Called to Pray
Vision:
I cried as usual, spoke in my prayer language, and waited for the Lord to reveal to me what was happening. I began to see a crowd of people gathered in someone's home. I did not see any one particular person that I knew. I watched the gathering - still praying in my prayer language and somewhat tearful - suddenly a figure appeared through the crowd. At first sight my lips began to move more rapidly. I felt more of an urgency to pray. The evil spirit lingered in the back of the room by the wall as if to hide and stay away - yet it appeared strong. I continued - I cried even more - my body shivered and at times my stomach would jerk.
The figure stared right at me. I heard the Lord say, "It's the spirit of Depression." I prayed - allowing the Holy Spirit to do His work through me. After a while of intense prayer - the figure began to get smaller and smaller - and then it slowly exited through the back wall of the room where it had been standing. My tears suddenly came to a halt. It was over.

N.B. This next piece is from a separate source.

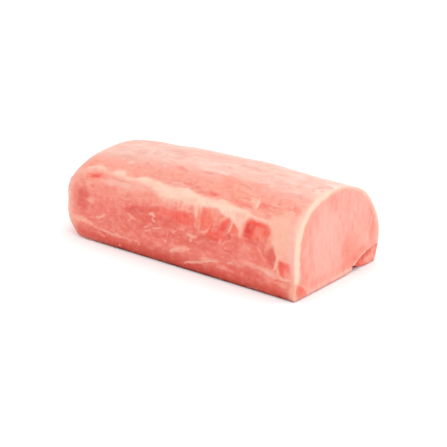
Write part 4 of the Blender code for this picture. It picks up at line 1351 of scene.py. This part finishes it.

I quickly rose from the floor to go and draw what I had seen. Afterwards I stepped back and took a deep look at the drawing. A couple of things interested me -
- The face was square - out of proportion
- The eyes were slanted - I know that when suffering from depression it is difficult to view the world in a healthy way
- It looked sad yet evil all at the same time
If the depression is from an attack from a spirit of depression, then the Lord revealed to me that day that there can be freedom from it. There can be victory - we can pray through it. We can find healing from it. It may be a difficult battle but it can happen. If you are suffering from depression you may want to think about gathering your most trusted intercessory prayer warriors to pray over you - anoint you with oil - and demand that in Jesus' name this spirit of depression flee. Declare victory - it's time - it's time to go to battle.